Over the past four decades it has become progressively more obvious that the Earth’s ionosphere is a significant source of plasma to the magnetosphere and a strong influence on the dynamics of the geospace environment. The ionospheric source is contributing plasma to the plasmasphere, the plasma sheet, and the ring current and through wave-particle interactions is playing a major role in the formation and dynamics of the radiation belts. Hence, the understanding of the strength and dynamics of the outflow of ionospheric particles up into the magnetosphere is of critical importance to understanding how the magnetosphere is populated and influenced by these initially low energy particles. Our current need is to first understand the origin, energization, and dynamics of these particles from the topside ionosphere through both measurement and merged modeling. It is necessary examine these processes using two approaches to build and test an accurate GGCM that can be used to predict ionosphere-magnetosphere coupled dynamics. This goal is the principal motivation for this proposed GEM focus group.

We intend to bring together an international group of experimentalists and modelers to study the physics of the ionospheric source and the effects of populating the magnetosphere with ionospheric plasma. A previous GEM focus group brought together data and models to provide a first look into the topic by demonstrating the importance of ionospheric outflow, but it revealed deep differences between different models and between data and models. This new GEM focus will address model differences and comparisons with data from new satellite missions: the Magnetospheric Multiscale Mission and the E-POP ionospheric outflow mission. To refine the study of the different ionospheric outflow models we intend to include ionospheric spacecraft and ground-based data to properly account for the ionospheric boundary below the energization of the ion outflow. Completion and inter-comparison of these merged models will be an important part of this proposed focus group activity.

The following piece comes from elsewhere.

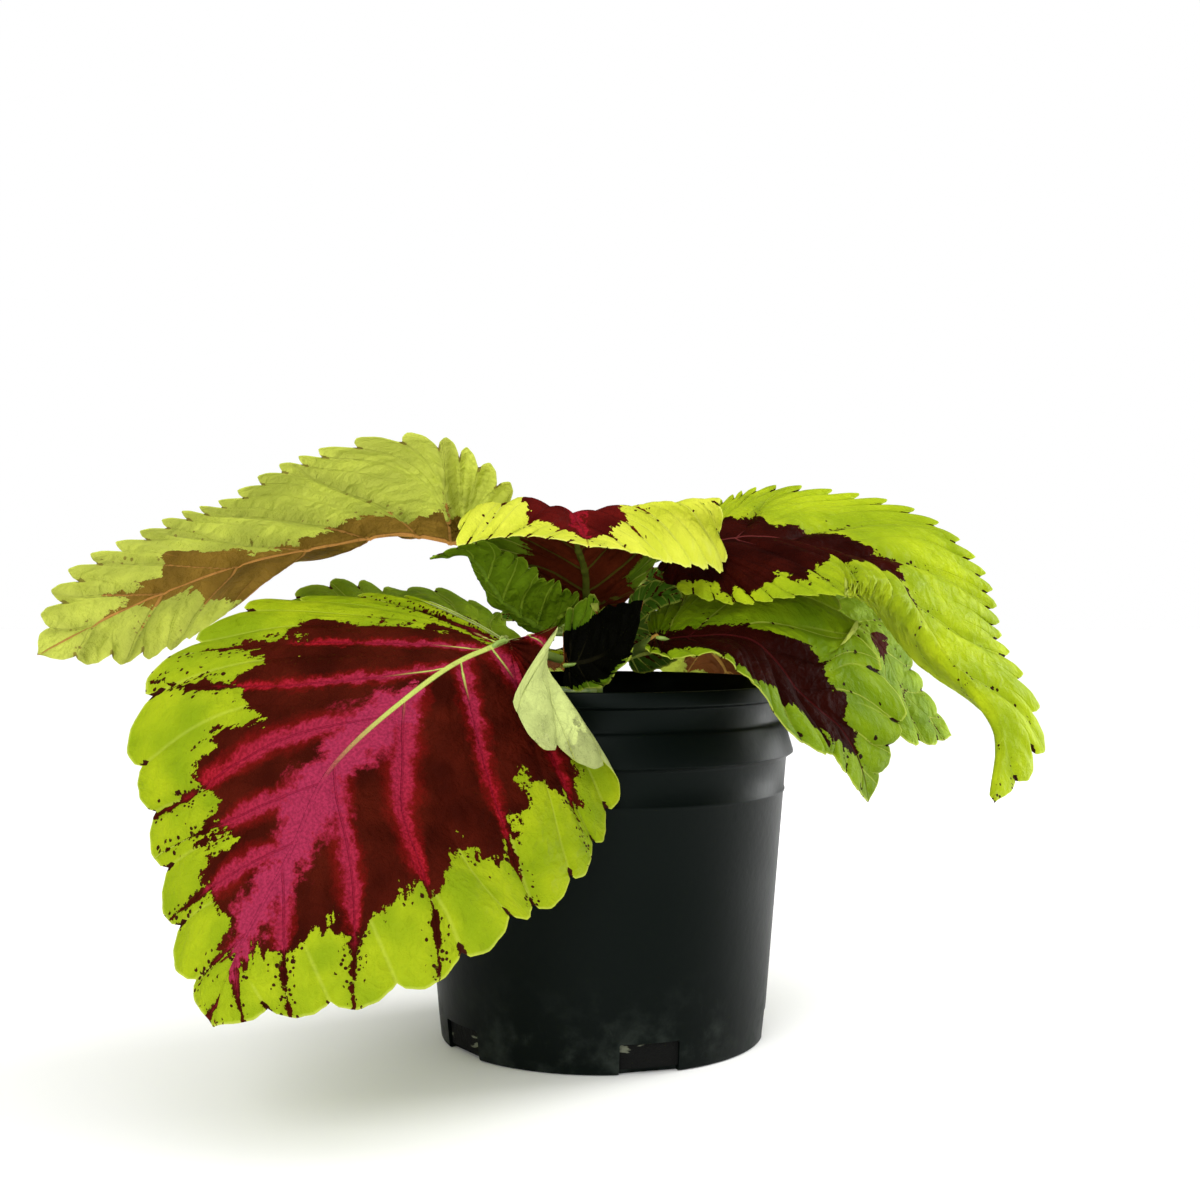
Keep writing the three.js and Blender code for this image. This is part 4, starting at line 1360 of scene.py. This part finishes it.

Importantly, the new availability of the E-POP and MMS data is ideal for comparison with the merged models. The unique and extensive capabilities of the four spacecraft MMS mission will bring a comprehensive set of plasma instrument techniques that will permit the measurement of the low energy outflowing ionospheric plasma and observe its progressive energization in the lobes, the plasma sheet, and the ring current. The MMS orbits are ideal to follow the outflow of the plasma from the ionosphere across the polar cap and the lobes of the tail and into the plasma sheet region where it is energized and transported Earthward becoming the warm plasma cloak and the ring current. Being able to measure this process and to compare it with the evolving merged models will an important component of GEM activities over the 5 years of the focus area.